— Begin DATA —

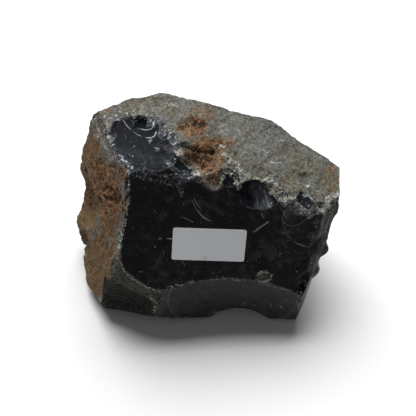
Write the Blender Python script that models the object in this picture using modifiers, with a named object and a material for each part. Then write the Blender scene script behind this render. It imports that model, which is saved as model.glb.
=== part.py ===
"""A palm-sized chunk of raw obsidian with a small paper label stuck on its front glass.

Real sizes are in millimetres from the stone's heart, a point inside it 41 mm above the floor.
A fracture is a flat break: azimuth from the front towards the right, elevation, distance, skin.
A scar is a hollow left by a struck flake, one patch of a sphere: azimuth, elevation and distance
of the sphere's centre, then its radius. A swell or a pit is a place on the surface by azimuth and
elevation, with its radius and its height or depth.
"""

import math

import bmesh
import bpy
import numpy as np
from mathutils import Matrix, Vector, noise

MM = 0.001

HEART = (3.35, 4.016, 41.0)

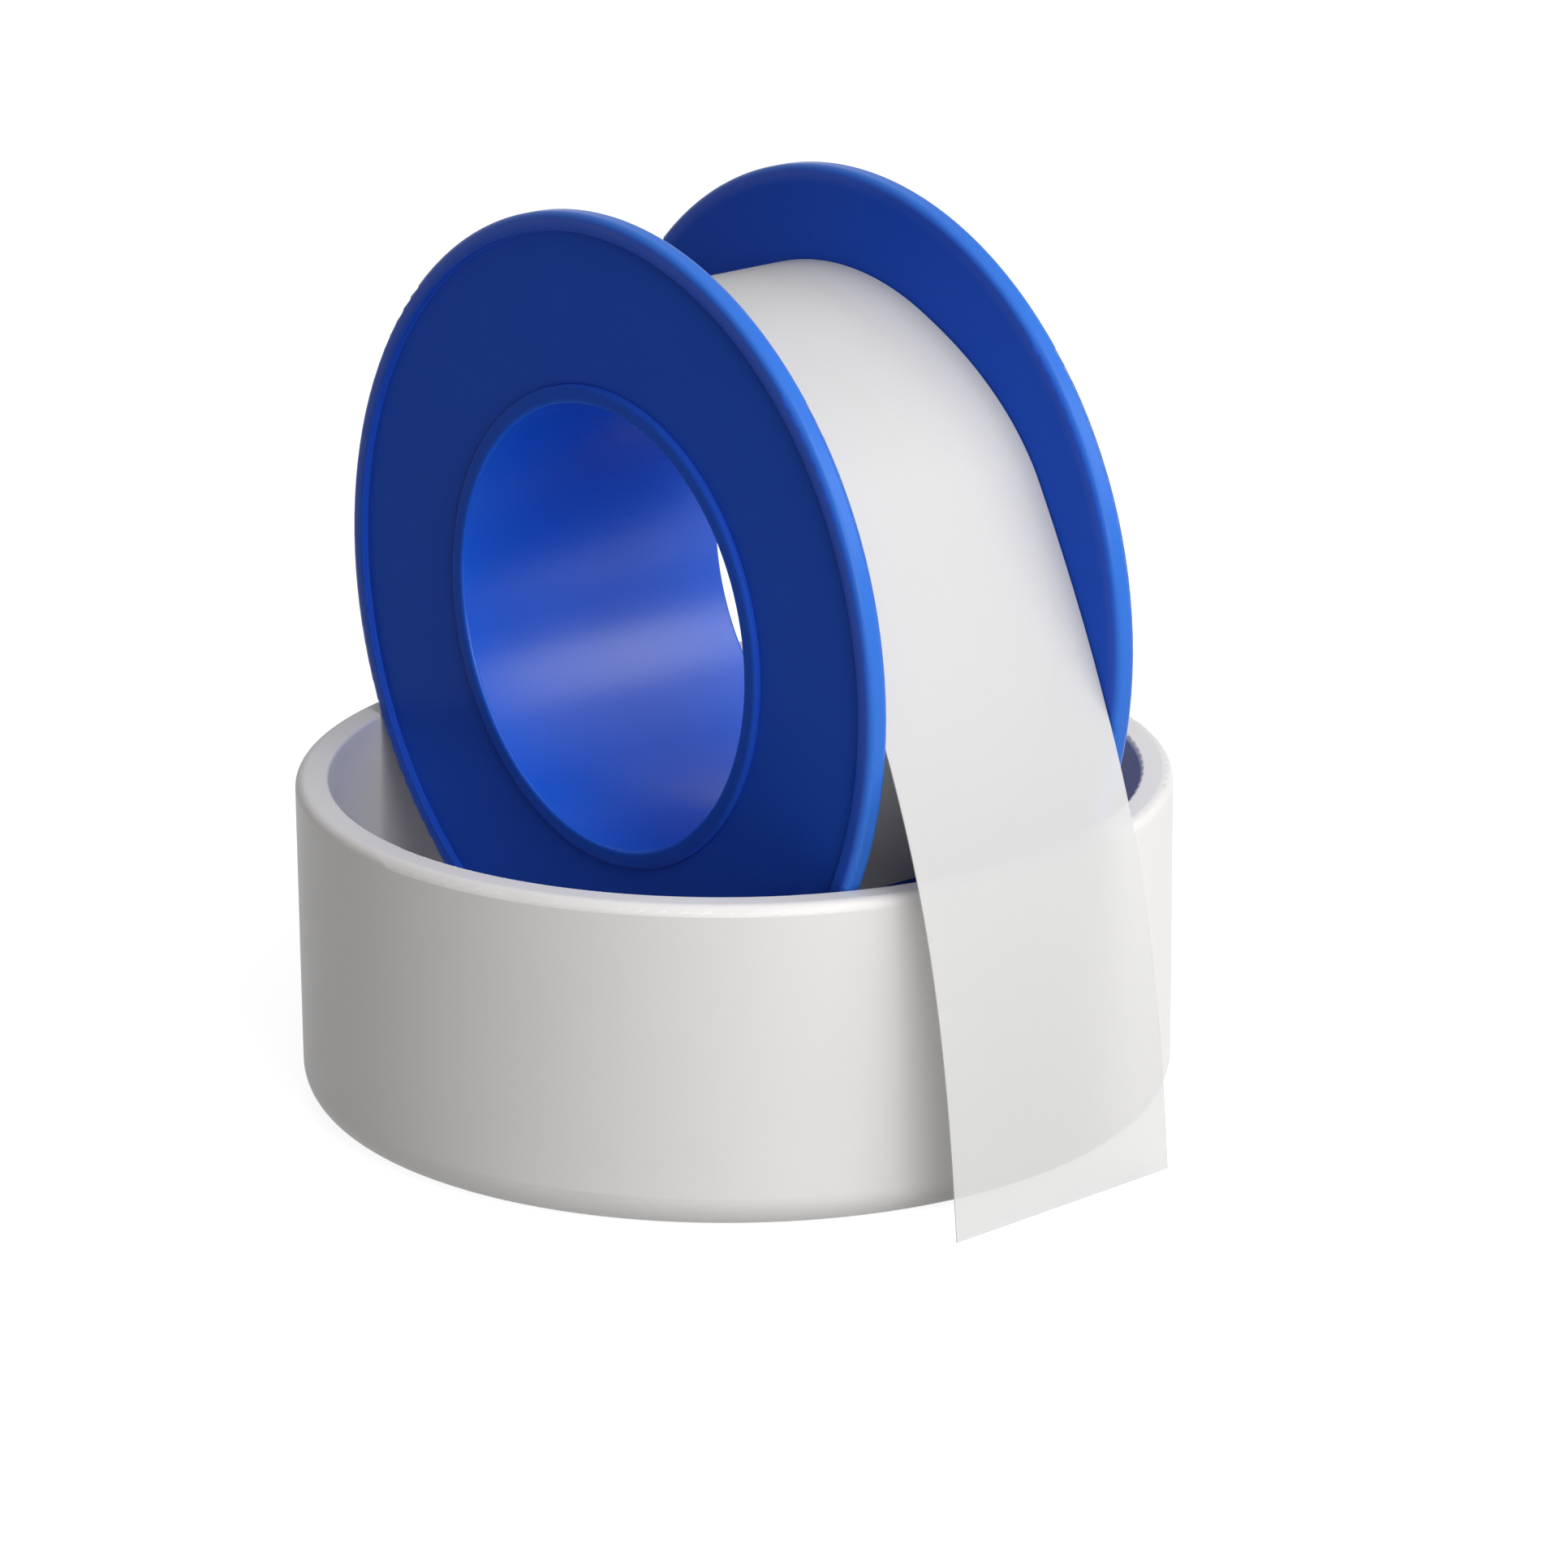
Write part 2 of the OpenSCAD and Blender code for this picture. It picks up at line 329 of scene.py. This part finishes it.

— End DATA —

### DO THIS
Return each line of the data exactly as written above.

### THE REPLY
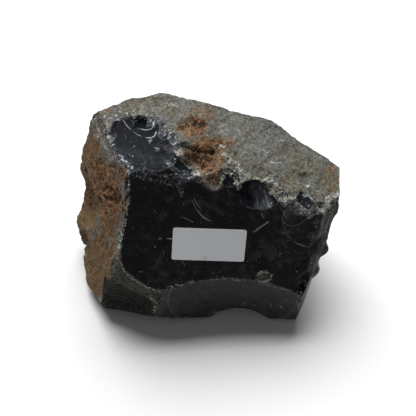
Write the Blender Python script that models the object in this picture using modifiers, with a named object and a material for each part. Then write the Blender scene script behind this render. It imports that model, which is saved as model.glb.
=== part.py ===
"""A palm-sized chunk of raw obsidian with a small paper label stuck on its front glass.

Real sizes are in millimetres from the stone's heart, a point inside it 41 mm above the floor.
A fracture is a flat break: azimuth from the front towards the right, elevation, distance, skin.
A scar is a hollow left by a struck flake, one patch of a sphere: azimuth, elevation and distance
of the sphere's centre, then its radius. A swell or a pit is a place on the surface by azimuth and
elevation, with its radius and its height or depth.
"""

import math

import bmesh
import bpy
import numpy as np
from mathutils import Matrix, Vector, noise

MM = 0.001

HEART = (3.35, 4.016, 41.0)

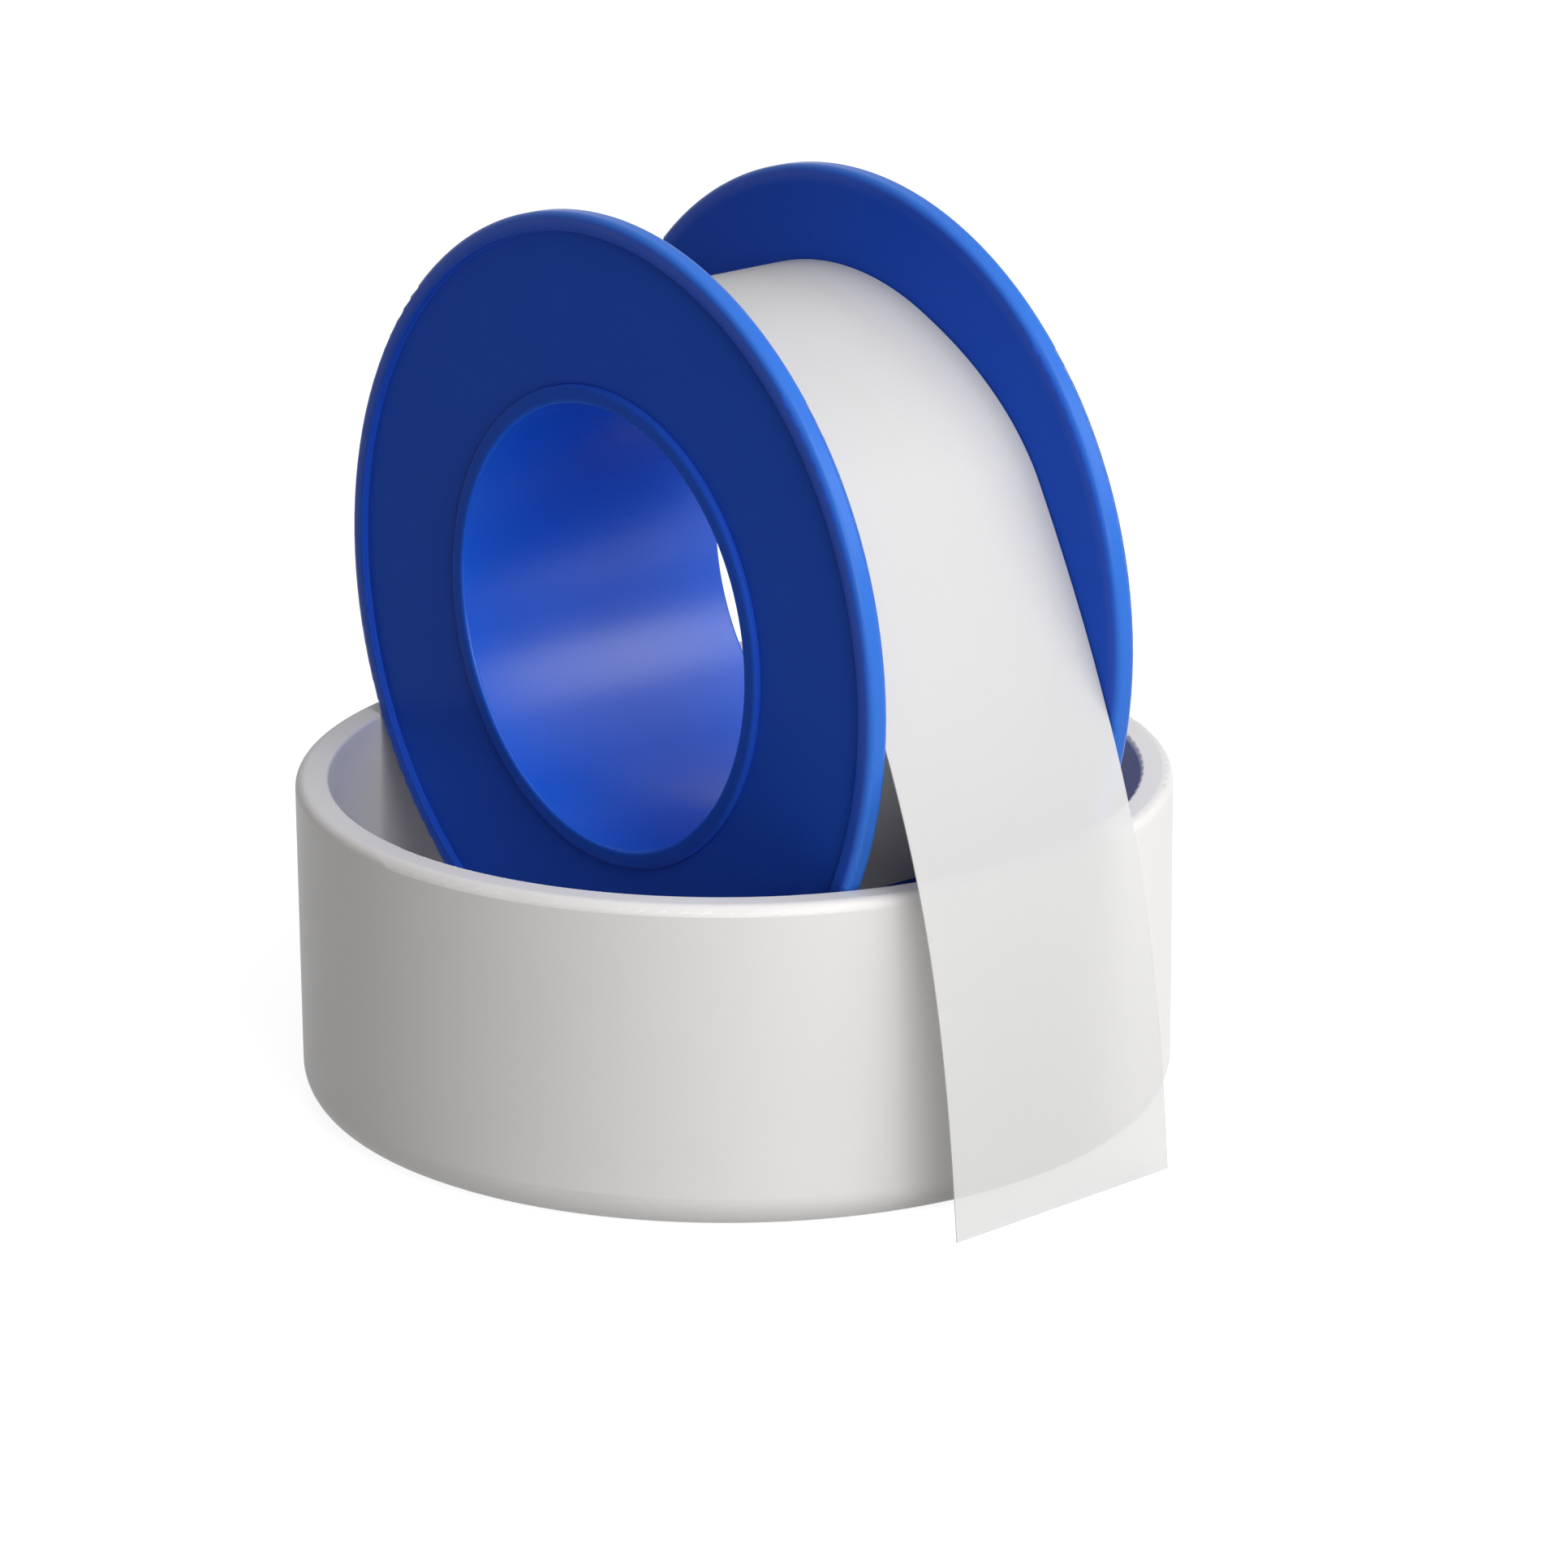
Write part 2 of the OpenSCAD and Blender code for this picture. It picks up at line 329 of scene.py. This part finishes it.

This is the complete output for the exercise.